What concerns you most about the current negotiations? The sleaziest aspect of all this is the arrogant greed of the corporate owners. Writers collectively get 55 million bucks a year in residuals. If the studios gave us everything we were asking for, that would go up to $75 million. Just one company-Viacom-has annual revenue of $18 billion, and its top execs make about $60 million apiece annually.
How does this affect the writers in the long term? The money is important, but psychologically it all comes back to Irving Thalberg-writers get no respect. We invite it on ourselves to a certain extent. Every writer I know oscillates between “Hey, I’m pretty good,” and “What ever made me think I could write?” Executives, like all bullies, seize on that glassy-eyed diffidence in writers, who were usually the unpopular kids in high school. It’s just high school all over again. But now the currency is actual money instead of who gets asked to the prom. And in the 21st century, the Internet is where the money is.

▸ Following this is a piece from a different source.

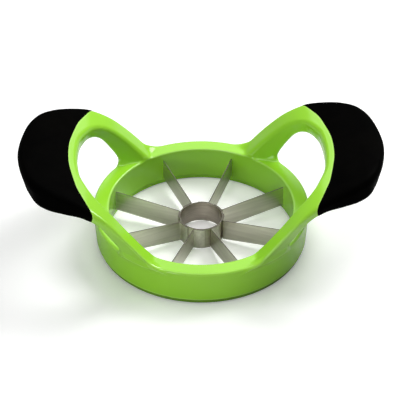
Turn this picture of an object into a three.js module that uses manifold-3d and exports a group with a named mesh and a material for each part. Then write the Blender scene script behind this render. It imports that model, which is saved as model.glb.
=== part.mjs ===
// Apple slicer and wedger with two raised loop handles.
// Lengths are millimetres and +Z is up. The origin is on the table under the middle of the ring.
// +X runs from the middle of the ring to the right handle.

import * as THREE from 'three';
import { mergeVertices } from 'three/addons/utils/BufferGeometryUtils.js';
import Module from 'manifold-3d';

const wasm = await Module();
wasm.setup();

// Ring: the outside and the bore, shared by the frame and the closing ring below it. Towards the rim the
// outside flares and the bore tapers in.
const baseOuterRadius = 59.0;
const outsideFlare = 1.3;
const baseRingWidth = 7.1;
const boreTaper = 0.5;
const ringHeight = 21.75;
const rimOuterRound = 1.5;
const rimBoreRound = 0.8;

// Hollow channel in the ring, open underneath until the closing ring fills it.
const ringWall = 2.2;
const ringRoof = 2.6;

// Closing ring.
const closingHeight = 2.2;
const closingInset = 0.35;
const closingChamfer = 0.5;
const closingLipRise = 4.0;

// Clearances: between pieces that meet, and how far a cutting shape runs past what it cuts.
const fitGap = 0.3;
const cutOverrun = 10.0;
const weldDistance = 0.001;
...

Have you gone to the picket lines? I just attended my first picket line since Vietnam. Hundreds of us carried signs in front of Universal Studios. It was noisy because so many passing cars kept honking in support. It’s a writer-friendly town, except for the guys who hire us. Picketers were shouting movie lines. (“Today no Spartan dies!”)
My favorite moment: An executive pulled out of Universal in an electric car and had to stop at the red light near us. The strike captain ran up to him enthusiastically, said, “I love your car, man. What’s it like to drive?” The executive just kept staring straight ahead. Strike captain: “Come on, roll down your window; talk to me.” The executive inched his window down, muttered, “I can’t talk to you. This is being filmed.” The light turned; he drove off. We looked around and found a hidden camera, no doubt documenting us for future reprisals. But the strike captain just faced the camera full frontal, dropped his pants, and said “I hope you guys have a really big lens.” And then others behind him started shouting: “I am Spartacus!” “No, I am Spartacus!”
The 1988 strike lasted 22 weeks. What is your forecast of the impact of this strike on writers and on the California economy? It’s fun and games now, but likely to be long and ugly. Nobody wanted a strike, but writers need to make a living. Residuals are what pays the rent during those bleak, sometimes lengthy periods “between things.” Of course some screenwriters are rich, but most of us just get along. Being out of work on a picket line doesn’t help anybody’s pocketbook. If the strike continues, the entire L.A. economy is going to take a big hit-restaurants and copy shops will close, the real estate market will plummet even faster. Fortunately, the AMPTP has agreed to come back to the negotiating table on November 26, due in no small part to the solidarity of the strikers, enormous support by SAG and Teamsters, and, interestingly, exposure of the studios’ hypocrisy on the blogosphere-the very area they want so badly to control.